Do you really think your personality is good enough to attract women? If it was, you'd not be reading this. If you look healthy, women are attracted on the subconcious level to a strong protector and provider.

Does it work?

It is a tool to use. Not instant knicker melting, unless the woman in question is incredibly vapid, but it does let you get your foot in the door.

The down side

It can become an obsession, eating into your meeting women time:

Over doing it can attract the wrong sort of attention.

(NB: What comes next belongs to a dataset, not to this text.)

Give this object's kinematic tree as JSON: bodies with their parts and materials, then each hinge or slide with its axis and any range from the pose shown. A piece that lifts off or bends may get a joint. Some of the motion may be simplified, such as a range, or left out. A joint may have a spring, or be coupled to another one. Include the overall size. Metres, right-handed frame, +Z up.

Dress well, but not perfectly

We got a lot of work to do here ...

How do I do it?

Get dressed. Yes, including pants. Now look in the mirror. Do you look like a Calvin Klein model? If so, chances are women will think you are gay and approach you without fear. Since the 80's, one popular way of simulating the neglect look is dress really well and have stubble. It works, but presumes you are capable of growing a beard in the first place.

Why it should work

Dressing well shows that you make the most of yourself and enjoy looking good, while the slight show of personal neglect arouses both curiosty and the maternal instinct and lets you get your foot in the door.

Does it work?

As a technique it is the least effective on this page - but it can have it's results.

The down side

There is no downside to looking good. Ever.

Kickin ass and playin Jazz.

Do not brag

Ensure your bragging is certified.

How do I do it?

This one is hard. Men, while talking to other men, bullshit and brag constantly. It is expected. Try to start the conversation, as once a woman gets talking all you need do is nod and say yeah once in a while. If she insists on you speaking, get into the habit of using your peripheral vision to keep checking out her boobs. It will interupt your flow of conversation a bit, but will force you to limit your bragging by completely distracting you from what you were going to say.

Why it should work

Women have an almost supernatural (to men) ability to read body language. If you are bullshitting her - she will know. And keep her legs firmly crossed. She will also know your are sureptitoiusly checking out her tits as you talk - but that is usually OK.

Does it work?

It is 50:50 effectiveness and getting a slap in the face.

The down side

Forgetting and checking out mens chests.

Wallflowers. Natures way of keeping humanity agressive.

Pay attention

Not that closely! Idiot!

How do I do it?

This one is sort of a rider to the previous technique. It is pretty simple, look at her, look interested, and answer when she pauses. Yes, No and Wow are normally sufficient. Whatever you do, do not let your eyes glaze, look away from her to check the other talent for more than 10 seconds at a time, or fall alseep.

Why it should work

It implies commitment and interest if you can ignore the hottie across the room and pay attention to your date instead. And women are all over commitment like fleas on a dog.

Does it work?

Always. Though it is a risky technique.

The down side

Being a "good listener" can get push you immovably into the friend bracket at roughly the speed of light. So make sure you interupt once in a while - nothing crass, just go refill the drinks or hit the john.

Aw, fuck. Another one all "Lets be friends."

Be Sensitive

FAKE!

How do I do it?

How the hell should we know? Get off your fat ass and look it up.

Why it should work

This is an older technique, dating back to the 90s, when everone suddenly went all PC and metrosexual. We refuse to contaminate ourselves, so you can read about it here.

Does it work?

Only with women over 40.

The down side

Your friends, brothers and father will disown you for turning into a pussy.

You are going to need to join. The sooner the better.

Have a big wedge

We woulda gone with Warren Buffet, but he wanted too much for the picture rights.

How do I do it?

Make money. Flash it about. Then make more money.

Why it should work

In every survey you read, a good sense of humour is high on the list of what women are looking for. Bollocks. If that were true, internet comedy writers would never have the energy to write at all. They really want a man with a full wallet - but don't want to say that as it sounds mercenary. Act rich and you are in!

Does it work?

You really need to ask?

The down side

None at all.

Over baiting the hook is a little tacky though.